**DATA EXCERPT:**

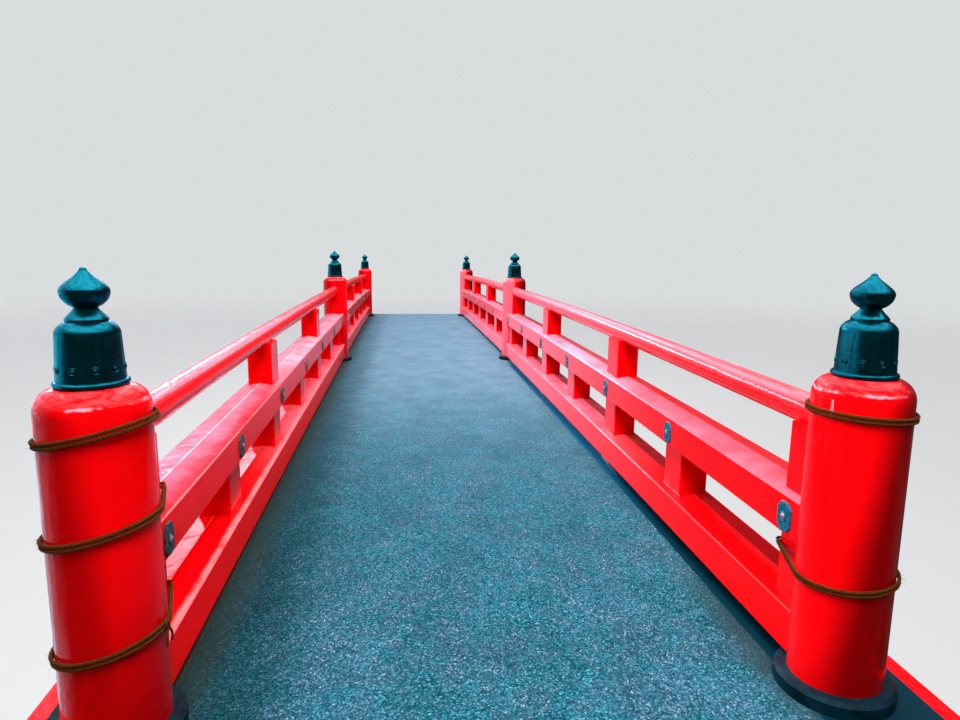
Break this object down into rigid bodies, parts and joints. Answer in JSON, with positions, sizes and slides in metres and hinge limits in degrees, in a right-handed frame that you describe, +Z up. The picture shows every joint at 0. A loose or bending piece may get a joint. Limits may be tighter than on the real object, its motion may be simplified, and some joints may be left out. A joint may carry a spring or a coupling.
{
  "type": "low-arched garden footbridge",
  "caption": "Gently arched red footbridge with round posts, onion finials, round handrails over two lower rails and short struts, on girders, a timber pier and stone abutments.",
  "frame": {"origin": "centre of the footprint at ground level, under the middle of the bridge", "axes": "+Z up, +Y along the walkway from the near end to the far end, +X to the right of someone walking to the far end"},
  "size_m": [2.59, 12.5, 2.927],
  "materials": {
    "red_paint": "thick glossy vermilion paint on timber",
    "dark_patina": "polished dark blue-green patina",
    "dark_metal": "satin dark paint",
    "surfacing": "rough granular blue-grey surfacing",
    "dark_timber": "dark weathered timber",
    "masonry": "coursed rough-faced stone",
    "rope": "coarse brown palm fibre"
  },
  "bodies": {
    "root": {"abutment_near": "masonry", "abutment_far": "masonry", "bearing_sills": "dark_timber", "pier_columns": "dark_timber", "pier_ties": "dark_timber", "pier_cap": "dark_timber", "girder_left": "red_paint", "girder_middle": "red_paint", "girder_right": "red_paint", "cross_beams": "red_paint", "deck_planks": "dark_timber", "deck_surfacing": "surfacing", "edge_board_left": "red_paint", "edge_board_right": "red_paint", "post_left_near": "red_paint", "post_left_middle": "red_paint", "post_left_far": "red_paint", "post_right_near": "red_paint", "post_right_middle": "red_paint", "post_right_far": "red_paint", "finial_left_near": "dark_patina", "finial_left_middle": "dark_patina", "finial_left_far": "dark_patina", "finial_right_near": "dark_patina", "finial_right_middle": "dark_patina", "finial_right_far": "dark_patina", "post_collars": "dark_metal", "rail_feet": "dark_timber", "bottom_rail_left_near": "red_paint", "bottom_rail_left_far": "red_paint", "bottom_rail_right_near": "red_paint", "bottom_rail_right_far": "red_paint", "lower_struts_left": "red_paint", "lower_struts_right": "red_paint", "mid_rail_left_near": "red_paint", "mid_rail_left_far": "red_paint", "mid_rail_right_near": "red_paint", "mid_rail_right_far": "red_paint", "upper_struts_left": "red_paint", "upper_struts_right": "red_paint", "top_rail_left_near": "red_paint", "top_rail_left_far": "red_paint", "top_rail_right_near": "red_paint", "top_rail_right_far": "red_paint", "nail_covers": "dark_patina", "rope_lashings": "rope"}
  },
  "joints": []
}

**DIRECTION:**
Search the data for "with". Copy every line that has it.

**FINISHED EXERCISE:**
Break this object down into rigid bodies, parts and joints. Answer in JSON, with positions, sizes and slides in metres and hinge limits in degrees, in a right-handed frame that you describe, +Z up. The picture shows every joint at 0. A loose or bending piece may get a joint. Limits may be tighter than on the real object, its motion may be simplified, and some joints may be left out. A joint may carry a spring or a coupling.
  "caption": "Gently arched red footbridge with round posts, onion finials, round handrails over two lower rails and short struts, on girders, a timber pier and stone abutments.",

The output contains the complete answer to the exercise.